Key to the unique mood Bardo Pond achieve is the alchemical dynamic between brothers John and Michael Gibbons’ crushing guitars and Isobel Sollenberger’s wavering vocals and (oft-maligned) flute. Even moving at the same tempo as the band’s punishing rhythm section, Sollenberger’s weightless vocals and contemplative flute induce a double-vision of the ear, in which time is moving at different speeds simultaneously, a disorienting effect of pacing and ambience that induces both head-nodding and eyelid-drooping. This contrast can be heard from the very first song, “Just Once,” in which Sollenberger’s lovely, lilting moan of a vocal melody, backed by acoustic guitars and harmonica, is gradually surrounded by the distorted roar of the group’s massive guitar riffs while still retaining its peculiar lighter-than-air pull. Similarly, the standout track “The Stars Behind” combines melodic, stately guitars and clear, sighing vocals with a massive doom dirge. Sollenberger’s flute and vocals float weightless within the guitar maelstrom just as the soul observes the body from above.

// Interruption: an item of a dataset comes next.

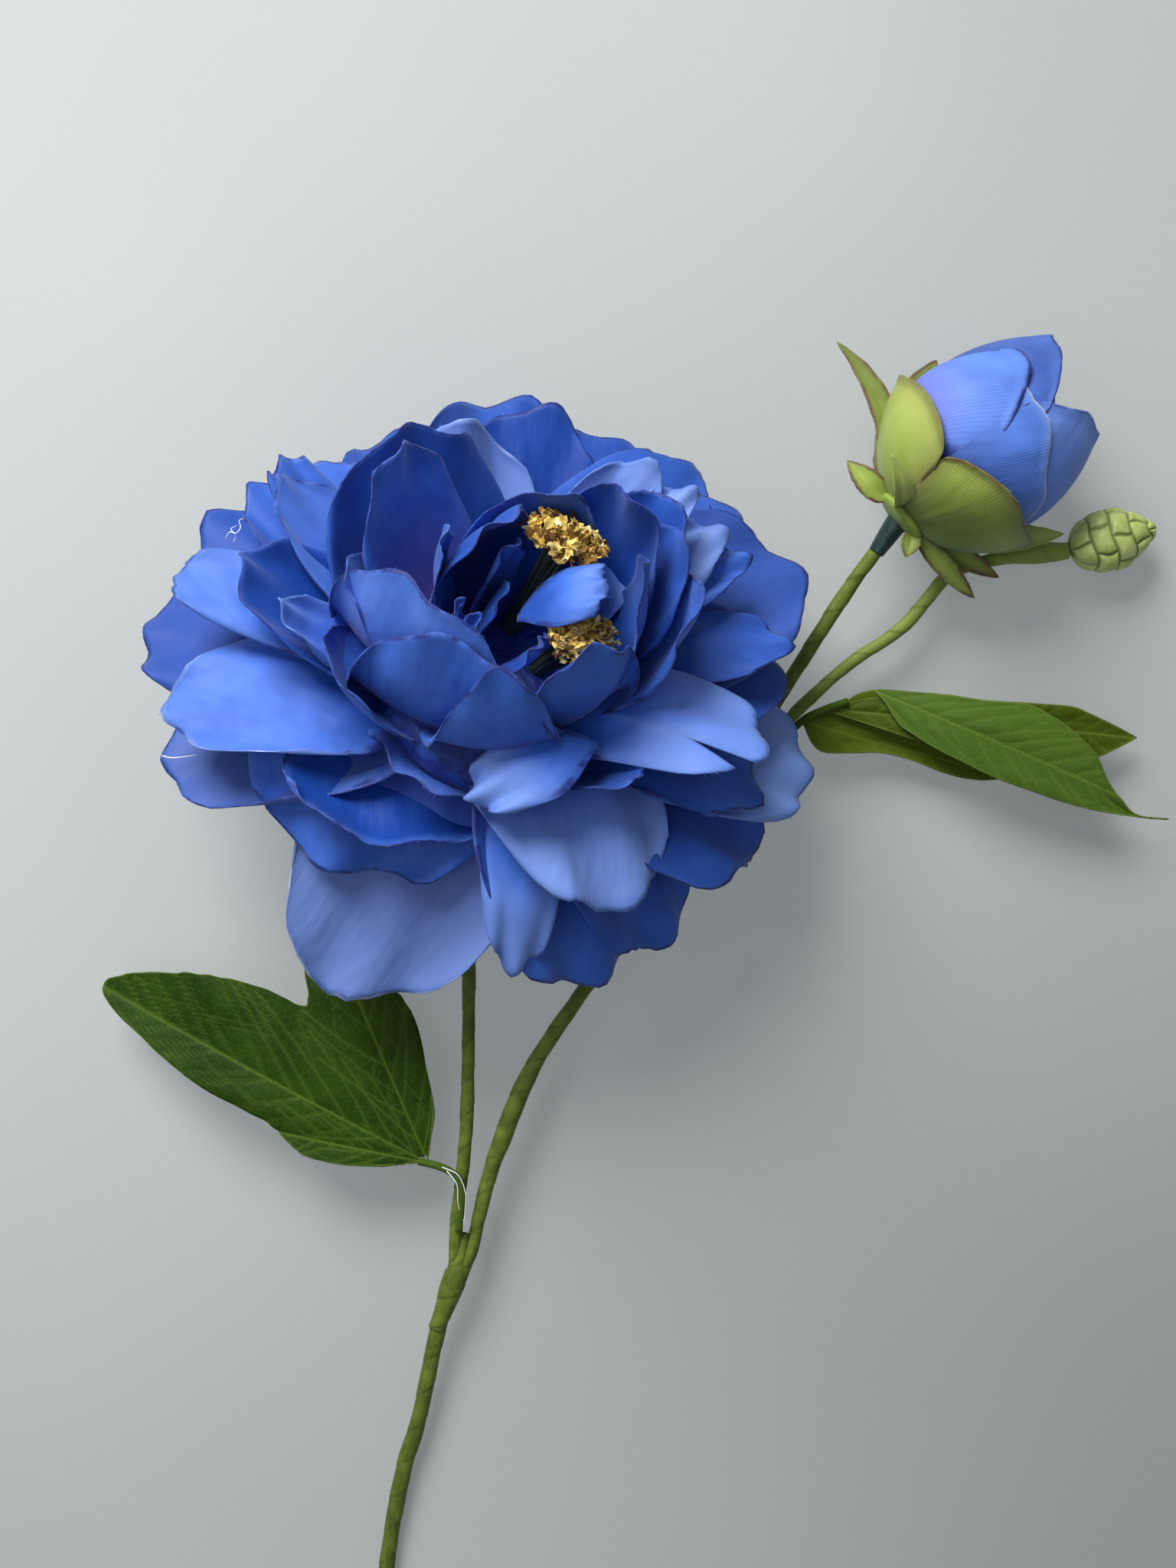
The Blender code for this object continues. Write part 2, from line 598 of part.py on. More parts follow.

The 21-minute epic “Undone” is not the album’s best song or even its centerpiece, but just another track that takes a little bit longer to make its point. In it, consistently interesting, backwards-processed guitar noodling is joined after 10 minutes by some more aggressive rhythm-guitar counterpoint and insistent percussion. Although it builds in intensity, the basic song dynamic — which it shares with the other tracks on this 70-minute album — never changes. What does change is the amount of time we are given in which to stare into the song. Time is important to this band; their first full length, Bufo Alvarius Amen 29:25, included the length in minutes of the epic cut “Amen” right in the album’s title. In these longer tracks, the listener is forced to contemplate the sounds in themselves and the song’s effects on the ever-changing consciousness. Their sheer size chips away at the resistance of the listener, the impulse of the ego to label and withdraw. Time, then, for the psych band, is space for meditation. For Bardo Pond, named after a Tibetan manual for transitioning between death and rebirth, it’s significant that it’s not until the end of life that we can see that death is not the end.